Lett is excited to be back on the strip. “There’s no doubt that it’s one of the most interesting streets in Auckland. It has a certain energy that I love and it doesn’t hurt that is has some good bars too.”

Since 2003, Lett has built up a formidable stable of artists, ranging from established figures such as Shane Cotton to younger talents including Campbell Patterson and Imogen Taylor. “My interests are wide-ranging. The gallery doesn’t have a ‘house style’ of work. I’m drawn both to intimate drawings and rambling installations, and often find myself attracted to work that I don’t fully understand,” Lett comments. “It’s about the artist too: I need to know that we can develop a strong relationship.”

Michael Lett
Michael Lett

One of those artists is Simon Denny. “Simon and I spent a lot of time talking in the lead up to his final art school presentation.
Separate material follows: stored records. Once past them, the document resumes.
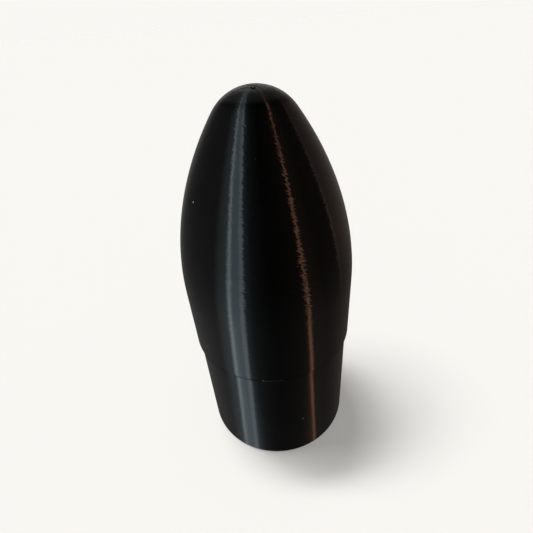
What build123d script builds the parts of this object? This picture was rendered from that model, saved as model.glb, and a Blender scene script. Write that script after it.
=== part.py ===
from build123d import *

import os
from math import atan2, cos, radians, sin, sqrt

# A printed nose cone for a model rocket with a 2.6 inch (66 mm) body tube.
#
# Frame: millimetres, +Z from the open end of the shoulder to the tip, origin at the centre
# of the shoulder's rim, where the cone stands. The eye of the eye bolt lies in the XZ plane,
# and the split ring hangs from it in the YZ plane.
#
# From the outside inwards: a hollow ogive shell with a straight collar, pushed onto the spigot
# of a shoulder sleeve and pulled off it to change the ballast; a bulkhead screwed up against a
# ledge in the sleeve; an eye bolt through the bulkhead, with a stack of ballast washers above
# the bulkhead and the shock cord's split ring below it.

# ---- the rocket's tube, which sets the cone's two outer diameters
TUBE_OD = 66.0
TUBE_ID = 65.0
SHOULDER_GAP = 0.5  # radial gap between shoulder and tube, so that the cone slides out

# ---- the shell
SHELL_R = TUBE_OD / 2
SHELL_WALL = 2.4
COLLAR_LEN = 26.5
OGIVE_RHO = 109.0  # radius of the ogive's long arc
TIP_R = 16.5  # radius of the round tip, outside
CAVITY_TIP_R = 18.0  # the same inside, where a larger radius leaves a thick tip
RIM_CHAMFER = 0.4
LIP_DEPTH = 0.5  # how far the shell's rim reaches down over the top of the shoulder
LIP_GAP = 0.1  # radial, between that lip and the shoulder

# ---- the sleeve: shoulder, spigot and ledge
SHOULDER_R = TUBE_ID / 2 - SHOULDER_GAP
SHOULDER_LEN = 52.0
SHOULDER_BORE_R = 29.6
SHOULDER_CHAMFER = 0.6
SPIGOT_GAP = 0.1  # radial, a push fit
SPIGOT_R = SHELL_R - SHELL_WALL - SPIGOT_GAP
SPIGOT_LEN = 19.0
SPIGOT_BORE_R = 28.4
SPIGOT_CHAMFER = 1.0
LEDGE_R = 22.5
LEDGE_Z = 48.0
LEDGE_HEIGHT = 8.0

# ---- the bulkhead and what fastens it
BULKHEAD_R = SHOULDER_BORE_R - 0.2
BULKHEAD_THICK = 4.0
BULKHEAD_CHAMFER = 0.5
SCREW_COUNT = 4
SCREW_CIRCLE_R = 26.4
SCREW_R = 1.5
SCREW_LEN = 9.0
SCREW_HEAD_R = 2.8
SCREW_HEAD_HEIGHT = 2.2
SCREW_RECESS_R = 0.8
SCREW_RECESS_DEPTH = 1.2
SCREW_HOLE_R = 1.7
INSERT_R = 2.3
INSERT_LEN = 5.0
INSERT_HOLE_R = 2.35
INSERT_HOLE_DEPTH = 6.5
THREAD_GAP = 0.05  # radial, between a screw or bolt and the thread that it turns in

# ---- the M5 eye bolt and what is on it
BOLT_R = 2.5
BOLT_END_CHAMFER = 0.6
BOLT_PAST_NUT = 2.5
EYE_R = 8.0  # to the middle of the eye's wire
EYE_WIRE_R = 2.5
FLANGE_R = 6.0
FLANGE_THICK = 2.0
WASHER_HOLE_R = 2.65
CLAMP_WASHER_R = 10.0
CLAMP_WASHER_THICK = 1.2
NUT_ACROSS_FLATS = 8.0
NUT_THICK = 4.0
NUT_CHAMFER = 0.5
BALLAST_COUNT = 8
BALLAST_R = 15.0
BALLAST_THICK = 1.5
LOCKNUT_HEX_THICK = 3.8
LOCKNUT_TOP_R = 3.5
LOCKNUT_TOP_HEIGHT = 1.5
LOCKNUT_LIP = 0.3
LOCKNUT_RING_R = 3.1
LOCKNUT_RING_HEIGHT = 1.1

# ---- the split ring that the shock cord is tied to
RING_R = 9.5  # to the middle of the ring's wire
RING_WIRE = 1.2  # the wire is square
RING_TURNS = 2
RING_COIL_GAP = 0.06  # between its two turns
RING_PLAY = 0.4  # between ring and eye

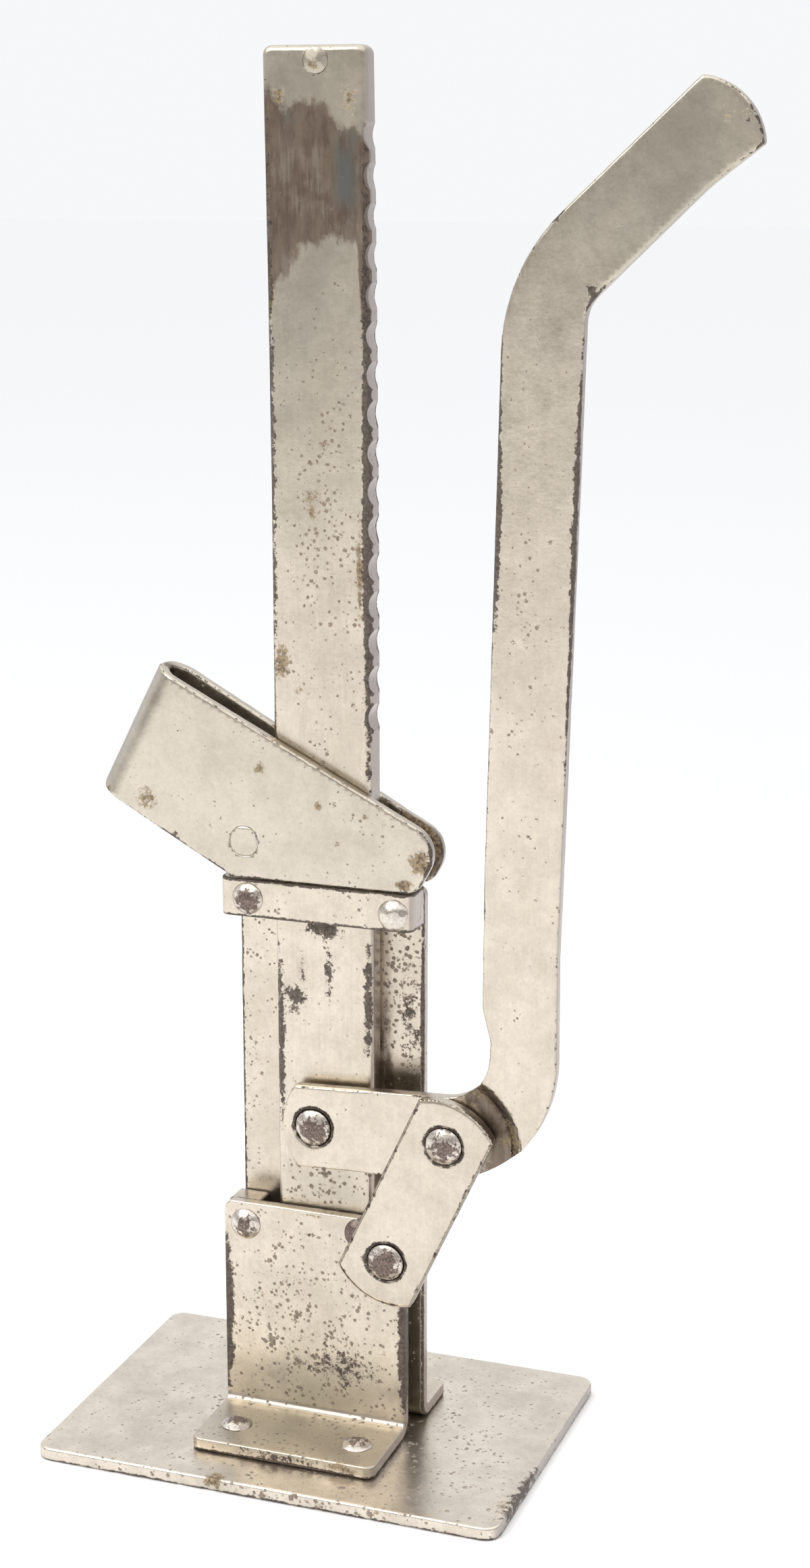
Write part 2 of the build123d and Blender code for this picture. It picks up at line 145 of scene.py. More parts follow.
def make_sun(name, place, spread, strength):
    """Even light from a wide part of the sky round place, as seen from the origin."""
    data = bpy.data.lights.new(name, "SUN")
    data.angle = math.radians(spread)
    data.energy = strength
    light = bpy.data.objects.new(name, data)
    light.rotation_euler = (-Vector(place)).to_track_quat("-Z", "Y").to_euler()
    scene.collection.objects.link(light)


def make_world():
    """Studio surround: pale behind and above the jack, darker at eye level in front of it."""
    world = bpy.data.worlds.new("studio")
    scene.world = world
    world.use_nodes = True
    tree = world.node_tree
    tree.nodes.clear()
    output = tree.nodes.new("ShaderNodeOutputWorld")
    background = tree.nodes.new("ShaderNodeBackground")
    tree.links.new(background.outputs[0], output.inputs[0])
    place = tree.nodes.new("ShaderNodeTexCoord").outputs["Generated"]
    behind = along(tree, place, (0.0, 1.0, 0.0))
    above = along(tree, place, (0.0, 0.0, 1.0))
    colour = blend_colour(tree, step(tree, behind, -0.55, 0.1), SURROUND_IN_FRONT, SURROUND_BEHIND)
    colour = blend_colour(tree, step(tree, above, 0.30, 0.75), colour, SURROUND_ABOVE)
    tree.links.new(colour, background.inputs["Color"])
    background.inputs["Strength"].default_value = 1.0


# ---------------------------------------------------------------- node helpers

def blank_material(name):
    """A new material, its node tree and its shader."""
    material = bpy.data.materials.new(name)
    material.use_nodes = True
    shader = material.node_tree.nodes["Principled BSDF"]
    shader.inputs["Metallic"].default_value = 0.0
    return material, material.node_tree, shader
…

It was clear that he had a unique way of working, and was making very sharp work. I was intrigued and excited enough to offer him a show and the keys to the gallery. Simon spent the four-week summer break making his show in situ. The rest is history.” Denny, now 32, is based in Berlin and is widely regarded internationally as a key figure in ‘post-internet’ art. Denny’s project Five Eyes has been chosen as New Zealand’s official representative at the 2015 Venice Biennale (the so-called ‘Olympics’ of the art world).

And Denny isn’t the only artist Lett has seen rise from art school to art star, with a number of the gallery’s artists having received accolades internationally. “It’s important that our artists look beyond the context of the New Zealand art world,” Lett says. “I really believe in these artists, and their work deserves to be seen beyond these shores.”